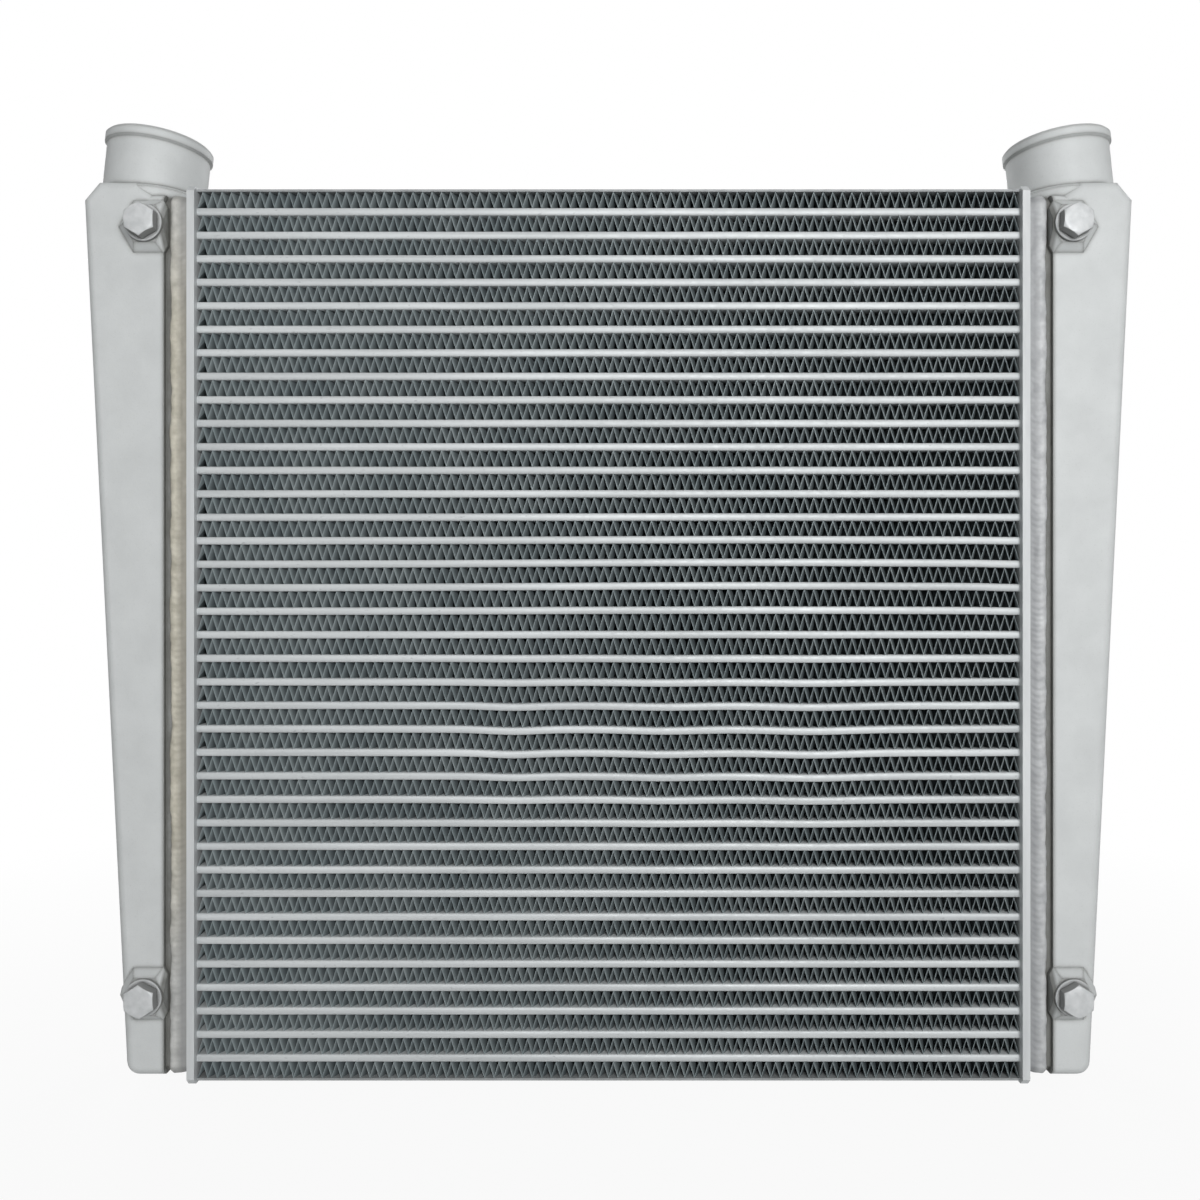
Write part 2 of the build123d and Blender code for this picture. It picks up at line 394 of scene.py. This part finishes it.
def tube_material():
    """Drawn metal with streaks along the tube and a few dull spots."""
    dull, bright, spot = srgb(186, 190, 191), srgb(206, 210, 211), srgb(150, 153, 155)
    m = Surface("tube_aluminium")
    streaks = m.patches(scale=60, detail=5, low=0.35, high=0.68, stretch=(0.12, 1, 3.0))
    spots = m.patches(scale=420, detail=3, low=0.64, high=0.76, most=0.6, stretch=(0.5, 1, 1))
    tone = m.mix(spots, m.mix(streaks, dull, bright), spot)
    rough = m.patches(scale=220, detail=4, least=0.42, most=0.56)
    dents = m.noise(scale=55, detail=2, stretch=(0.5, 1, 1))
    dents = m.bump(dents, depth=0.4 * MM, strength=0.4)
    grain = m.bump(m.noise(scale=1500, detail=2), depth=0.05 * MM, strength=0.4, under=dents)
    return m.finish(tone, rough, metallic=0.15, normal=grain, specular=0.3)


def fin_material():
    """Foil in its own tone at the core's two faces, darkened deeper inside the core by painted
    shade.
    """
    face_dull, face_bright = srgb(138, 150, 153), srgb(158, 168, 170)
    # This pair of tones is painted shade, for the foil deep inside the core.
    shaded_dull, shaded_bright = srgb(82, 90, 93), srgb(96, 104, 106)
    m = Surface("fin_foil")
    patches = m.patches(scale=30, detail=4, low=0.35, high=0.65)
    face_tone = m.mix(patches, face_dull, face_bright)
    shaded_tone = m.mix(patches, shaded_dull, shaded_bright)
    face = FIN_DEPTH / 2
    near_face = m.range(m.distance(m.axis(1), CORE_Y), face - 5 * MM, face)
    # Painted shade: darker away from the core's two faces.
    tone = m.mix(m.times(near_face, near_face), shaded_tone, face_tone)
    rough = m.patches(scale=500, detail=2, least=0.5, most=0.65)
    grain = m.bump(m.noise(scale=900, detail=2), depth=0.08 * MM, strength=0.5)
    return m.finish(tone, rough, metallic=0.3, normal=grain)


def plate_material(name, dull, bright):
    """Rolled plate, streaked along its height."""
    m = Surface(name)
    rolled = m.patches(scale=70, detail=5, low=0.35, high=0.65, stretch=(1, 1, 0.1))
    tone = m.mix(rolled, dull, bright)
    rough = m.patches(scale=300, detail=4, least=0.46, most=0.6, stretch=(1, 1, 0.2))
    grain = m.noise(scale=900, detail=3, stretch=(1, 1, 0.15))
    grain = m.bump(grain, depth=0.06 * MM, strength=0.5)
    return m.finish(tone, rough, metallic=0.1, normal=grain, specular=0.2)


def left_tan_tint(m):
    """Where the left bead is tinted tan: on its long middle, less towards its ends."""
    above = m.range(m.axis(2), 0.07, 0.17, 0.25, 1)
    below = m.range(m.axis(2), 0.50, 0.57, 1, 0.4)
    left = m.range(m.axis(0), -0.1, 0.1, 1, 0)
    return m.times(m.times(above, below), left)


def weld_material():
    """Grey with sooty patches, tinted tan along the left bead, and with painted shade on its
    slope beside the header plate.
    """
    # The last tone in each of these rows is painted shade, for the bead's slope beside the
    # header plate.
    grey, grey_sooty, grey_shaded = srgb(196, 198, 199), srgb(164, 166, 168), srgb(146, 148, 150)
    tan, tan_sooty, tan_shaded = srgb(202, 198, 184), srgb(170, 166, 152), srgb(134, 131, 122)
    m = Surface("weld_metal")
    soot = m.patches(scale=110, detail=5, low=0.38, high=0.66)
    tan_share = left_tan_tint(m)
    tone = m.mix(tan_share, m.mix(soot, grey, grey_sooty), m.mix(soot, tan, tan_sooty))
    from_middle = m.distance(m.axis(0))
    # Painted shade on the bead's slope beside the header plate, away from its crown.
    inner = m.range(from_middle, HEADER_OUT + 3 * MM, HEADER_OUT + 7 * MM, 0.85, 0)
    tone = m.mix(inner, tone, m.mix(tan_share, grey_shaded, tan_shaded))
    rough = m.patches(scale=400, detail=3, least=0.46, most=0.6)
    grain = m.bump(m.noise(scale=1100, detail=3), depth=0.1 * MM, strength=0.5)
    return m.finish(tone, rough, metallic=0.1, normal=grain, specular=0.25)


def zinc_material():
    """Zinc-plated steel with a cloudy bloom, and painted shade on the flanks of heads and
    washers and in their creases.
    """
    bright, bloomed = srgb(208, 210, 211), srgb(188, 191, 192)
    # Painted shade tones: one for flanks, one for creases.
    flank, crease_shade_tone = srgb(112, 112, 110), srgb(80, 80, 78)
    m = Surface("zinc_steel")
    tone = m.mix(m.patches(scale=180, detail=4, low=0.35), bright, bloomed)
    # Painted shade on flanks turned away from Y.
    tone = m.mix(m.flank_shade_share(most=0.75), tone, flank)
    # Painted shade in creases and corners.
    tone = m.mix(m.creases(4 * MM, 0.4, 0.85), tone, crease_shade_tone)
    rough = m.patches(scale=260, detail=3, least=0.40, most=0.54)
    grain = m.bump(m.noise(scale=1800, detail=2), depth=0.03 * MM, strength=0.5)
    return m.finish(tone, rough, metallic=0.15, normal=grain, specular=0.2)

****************

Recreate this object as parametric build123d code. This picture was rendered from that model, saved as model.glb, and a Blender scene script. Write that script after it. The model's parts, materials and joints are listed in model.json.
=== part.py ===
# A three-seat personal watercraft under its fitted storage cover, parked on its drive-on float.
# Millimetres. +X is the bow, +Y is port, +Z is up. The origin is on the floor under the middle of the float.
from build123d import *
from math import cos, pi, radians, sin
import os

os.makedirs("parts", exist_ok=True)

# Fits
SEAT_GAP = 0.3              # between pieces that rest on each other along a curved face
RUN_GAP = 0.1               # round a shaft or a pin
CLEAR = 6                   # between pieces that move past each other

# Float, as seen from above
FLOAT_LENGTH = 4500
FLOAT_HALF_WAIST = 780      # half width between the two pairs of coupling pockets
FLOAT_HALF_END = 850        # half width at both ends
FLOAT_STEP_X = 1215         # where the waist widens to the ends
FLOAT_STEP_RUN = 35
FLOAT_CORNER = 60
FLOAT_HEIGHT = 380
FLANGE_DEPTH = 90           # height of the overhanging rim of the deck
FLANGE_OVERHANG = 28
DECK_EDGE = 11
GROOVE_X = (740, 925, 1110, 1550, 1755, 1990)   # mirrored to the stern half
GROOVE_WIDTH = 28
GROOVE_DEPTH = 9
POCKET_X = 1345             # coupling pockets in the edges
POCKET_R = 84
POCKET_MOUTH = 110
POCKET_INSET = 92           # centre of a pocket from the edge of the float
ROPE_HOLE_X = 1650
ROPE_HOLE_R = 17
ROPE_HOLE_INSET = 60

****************

TASK DIRECTIONS:
Exactly reproduce the stretch from the line with "Write part 2" through the line with "metallic=0.15, normal=grain, specular=0.3)", including both ends and nothing else.

RESULT FOR THIS TASK:
Write part 2 of the build123d and Blender code for this picture. It picks up at line 394 of scene.py. This part finishes it.
def tube_material():
    """Drawn metal with streaks along the tube and a few dull spots."""
    dull, bright, spot = srgb(186, 190, 191), srgb(206, 210, 211), srgb(150, 153, 155)
    m = Surface("tube_aluminium")
    streaks = m.patches(scale=60, detail=5, low=0.35, high=0.68, stretch=(0.12, 1, 3.0))
    spots = m.patches(scale=420, detail=3, low=0.64, high=0.76, most=0.6, stretch=(0.5, 1, 1))
    tone = m.mix(spots, m.mix(streaks, dull, bright), spot)
    rough = m.patches(scale=220, detail=4, least=0.42, most=0.56)
    dents = m.noise(scale=55, detail=2, stretch=(0.5, 1, 1))
    dents = m.bump(dents, depth=0.4 * MM, strength=0.4)
    grain = m.bump(m.noise(scale=1500, detail=2), depth=0.05 * MM, strength=0.4, under=dents)
    return m.finish(tone, rough, metallic=0.15, normal=grain, specular=0.3)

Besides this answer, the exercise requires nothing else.